Solution: $1.05 cork pads. Glidecam, try putting a better version of this on before shipping, because it is completely worth it.
More of the just for fun "Save The Date Teaser" edit will be posted later today. No CC work yet, no audio work yet, but some soundtrack (with tracks from Rosinni, Beethoven, Miller, & Anderson) & Scene 1 & 2 are complete. Only Scene 3 remains and it might be less than 1/4 the entire project.

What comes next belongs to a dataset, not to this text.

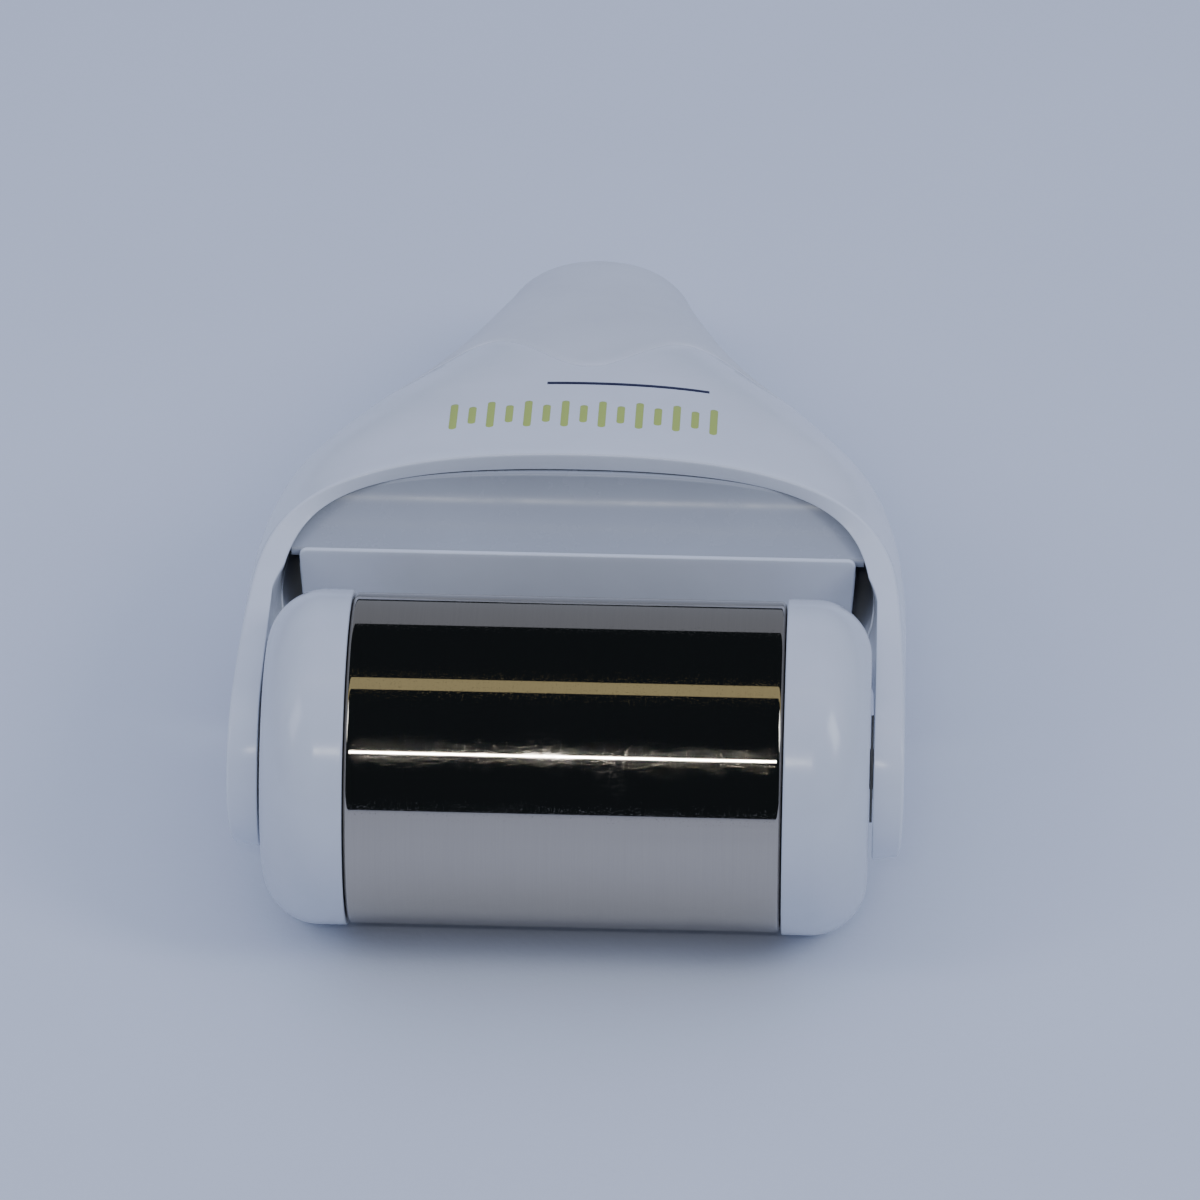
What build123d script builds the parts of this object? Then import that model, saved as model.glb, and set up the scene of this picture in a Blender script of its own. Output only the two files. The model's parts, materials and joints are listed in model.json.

At the request of the couple, I am making a long edit first. Potentially 5 minutes or more. They wanted as much of the footage included in as possible, so I'm not cutting it down near as much as I would for a normal Save The Date "Teaser" I'll have to call this one a Save The Date "Featurette" even through the term featurette is used in America to represent a production that is 20-40 minutes in length, instead of 5 minutes. As far as what I would charge for this, hard to say. I've put in easily 30 hrs of editing in the past 3 days (empty house for a weekend allows for lots of work), there was 6 hrs of driving, shooting, and driving, and about 15 hrs of planning & pre-production meetings. I doubt I'll ever see a client that would pay the ~$1000 I would want for a scripted & story boarded 5 minute production. But like I said, this was experimental, in many ways.